[BEGIN]

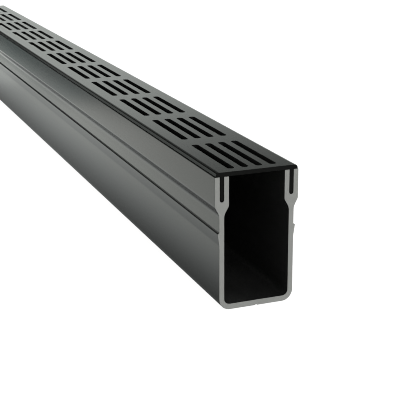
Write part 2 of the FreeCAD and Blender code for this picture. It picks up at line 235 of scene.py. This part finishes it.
class Look:
    def __init__(self, name):
        self.material = bpy.data.materials.new(name)
        self.material.use_nodes = True
        self.tree = self.material.node_tree
        self.shader = self.tree.nodes["Principled BSDF"]
        self.coords = self.tree.nodes.new("ShaderNodeTexCoord").outputs["Object"]

    def node(self, kind, **values):
        n = self.tree.nodes.new(kind)
        for k, v in values.items():
            setattr(n, k, v)
        return n

    def link(self, a, b):
        self.tree.links.new(a, b)

    def scaled(self, scale, turn=(0, 0, 0)):
        n = self.node("ShaderNodeMapping")
        n.inputs["Scale"].default_value = scale
        n.inputs["Rotation"].default_value = turn
        self.link(self.coords, n.inputs["Vector"])
        return n.outputs["Vector"]

    def noise(self, vector, scale=1.0, detail=2.0, rough=0.5, distort=0.0):
        n = self.node("ShaderNodeTexNoise")
        n.inputs["Scale"].default_value = scale
        n.inputs["Detail"].default_value = detail
        n.inputs["Roughness"].default_value = rough
        n.inputs["Distortion"].default_value = distort
        self.link(vector, n.inputs["Vector"])
        return n.outputs["Fac"]

    def spread(self, value, low_in, high_in, low_out, high_out):
        n = self.node("ShaderNodeMapRange")
        for socket, v in (("From Min", low_in), ("From Max", high_in), ("To Min", low_out), ("To Max", high_out)):
            n.inputs[socket].default_value = v
        self.link(value, n.inputs["Value"])
        return n.outputs["Result"]

    def math(self, kind, a, b):
        n = self.node("ShaderNodeMath", operation=kind)
        for socket, v in zip(n.inputs, (a, b)):
            if isinstance(v, (int, float)):
                socket.default_value = v
            else:
                self.link(v, socket)
        return n.outputs[0]

    def blend(self, factor, low, high):
        n = self.node("ShaderNodeMix", data_type="RGBA")
        for end, colour in zip([s for s in n.inputs if s.type == "RGBA"], (low, high)):
            if isinstance(colour, tuple):
                end.default_value = (*colour, 1)
            else:
                self.link(colour, end)
        self.link(factor, n.inputs["Factor"])
        return [s for s in n.outputs if s.type == "RGBA"][0]

    def bump(self, height, depth, strength=1.0, after=None):
        n = self.node("ShaderNodeBump")
        n.inputs["Strength"].default_value = strength
        n.inputs["Distance"].default_value = depth
        self.link(height, n.inputs["Height"])
        if after:
            self.link(after, n.inputs["Normal"])
        return n.outputs["Normal"]

    def to(self, socket, value):
        if isinstance(value, (int, float, tuple)):
            self.shader.inputs[socket].default_value = value
        else:
            self.link(value, self.shader.inputs[socket])


def painted_light_by_the_mouth(look):
    """Painted light on the channel's floor just inside its near open end: lighter there and fading inward, more of it
    on the left, broken up by noise.
    """
    x, y, z = look.node("ShaderNodeSeparateXYZ").outputs
    look.link(look.coords, x.node.inputs[0])
    inside = look.math("MULTIPLY", look.spread(look.math("ABSOLUTE", x, 0.0), 0.0188, 0.0193, 1, 0), look.spread(z, 0.0022, 0.0031, 0, 1))
    low = look.spread(z, 0.0036, 0.0075, 1, 0)
    mouth = look.spread(y, (-HALF - 60) * MM, (-HALF + 100) * MM, 1, 0)
    leftward = look.spread(x, -0.016, 0.018, 1, 0.35)
    light_mottle = look.spread(look.noise(look.scaled((90, 60, 90)), detail=3, rough=0.6), 0.38, 0.62, 0.25, 0.75)
    light_flecks = look.spread(look.noise(look.scaled((620, 420, 620)), detail=1, rough=0.4), 0.6, 0.68, 0, 0.5)
    where = look.math("MULTIPLY", look.math("MULTIPLY", inside, low), look.math("MULTIPLY", mouth, leftward))
    return look.math("MULTIPLY", where, look.math("ADD", light_mottle, light_flecks))


def black_skin(name, dark, light, rough_low, rough_high, painted_mouth_light=False):
    """Black anodised extrusion: a satin skin with fine lines drawn out along its length."""
    look = Look(name)
    bands = look.noise(look.scaled((240, 0.35, 240)), detail=3, rough=0.6)
    lines = look.noise(look.scaled((1400, 0.8, 1400)), detail=3, rough=0.6)
    grain = look.noise(look.scaled((7000, 2400, 7000)), detail=2, rough=0.5)
    cloud = look.noise(look.scaled((16, 7, 16)), detail=3, rough=0.55)
    drawn = look.math("ADD", look.math("MULTIPLY", bands, 0.55), look.math("MULTIPLY", lines, 0.45))
    tone = look.math("ADD", look.math("MULTIPLY", drawn, 0.65), look.math("MULTIPLY", cloud, 0.35))
    skin = look.blend(look.spread(tone, 0.35, 0.65, 0, 1), dark, light)
    if painted_mouth_light:
        # Painted light: the channel's floor is lighter just inside its near open end, fading inward, more on the left.
        skin = look.blend(painted_light_by_the_mouth(look), skin, (0.031, 0.031, 0.0305))
    look.to("Base Color", skin)
    look.to("Roughness", look.spread(tone, 0.35, 0.65, rough_low, rough_high))
    first = look.bump(bands, 0.00001, 0.5)
    second = look.bump(lines, 0.000003, 0.5, first)
    look.to("Normal", look.bump(grain, 0.0000012, 0.4, second))
    look.to("Metallic", 0.0)
    look.to("IOR", 1.5)
    look.to("Specular IOR Level", 0.5)
    look.to("Specular Tint", (0.965, 1.0, 0.96, 1))
    return look.material


def punched_black(name):
    """The walls of the punched slots: black and matt, torn a little from top to bottom by the punch."""
    look = Look(name)
    tear = look.noise(look.scaled((2600, 2600, 240)), detail=3, rough=0.6)
    look.to("Base Color", look.blend(look.spread(tear, 0.35, 0.65, 0, 1), (0.004, 0.004, 0.004), (0.009, 0.009, 0.009)))
    look.to("Roughness", look.spread(tear, 0.35, 0.65, 0.5, 0.7))
    look.to("Normal", look.bump(tear, 0.00001, 0.4))
    look.to("Specular IOR Level", 0.12)
    return look.material


def sawn_metal(name):
    """Bare sawn end: matt grey with the faint sweep of the saw across it."""
    look = Look(name)
    sweep = look.noise(look.scaled((300, 300, 5200), (0, math.radians(8), 0)), detail=3, rough=0.6)
    patch = look.noise(look.scaled((160, 160, 160)), detail=3, rough=0.5)
    grain = look.noise(look.scaled((5200, 5200, 5200)), detail=2, rough=0.6)
    tone = look.math("ADD", look.math("MULTIPLY", sweep, 0.45), look.math("MULTIPLY", patch, 0.3))
    tone = look.math("ADD", tone, look.math("MULTIPLY", grain, 0.25))
    look.to("Base Color", look.blend(look.spread(tone, 0.35, 0.65, 0, 1), (0.25, 0.2535, 0.2415), (0.292, 0.2955, 0.2825)))
    look.to("Roughness", look.spread(tone, 0.35, 0.65, 0.55, 0.7))
    first = look.bump(sweep, 0.00003, 0.5)
    look.to("Normal", look.bump(grain, 0.00001, 0.4, first))
    look.to("Metallic", 0.0)
    look.to("IOR", 1.45)
    look.to("Specular IOR Level", 0.3)
    return look.material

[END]

* [What you need to do] Your output must be the lines of the material above, from the first through the line that contains "self.tree.links.new(a, b)", copied exactly. Include both endpoints and nothing else.

* [Exercise result]
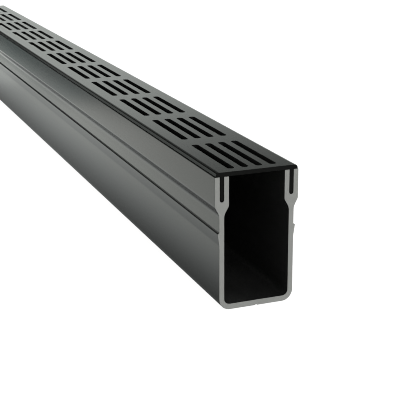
Write part 2 of the FreeCAD and Blender code for this picture. It picks up at line 235 of scene.py. This part finishes it.
class Look:
    def __init__(self, name):
        self.material = bpy.data.materials.new(name)
        self.material.use_nodes = True
        self.tree = self.material.node_tree
        self.shader = self.tree.nodes["Principled BSDF"]
        self.coords = self.tree.nodes.new("ShaderNodeTexCoord").outputs["Object"]

    def node(self, kind, **values):
        n = self.tree.nodes.new(kind)
        for k, v in values.items():
            setattr(n, k, v)
        return n

    def link(self, a, b):
        self.tree.links.new(a, b)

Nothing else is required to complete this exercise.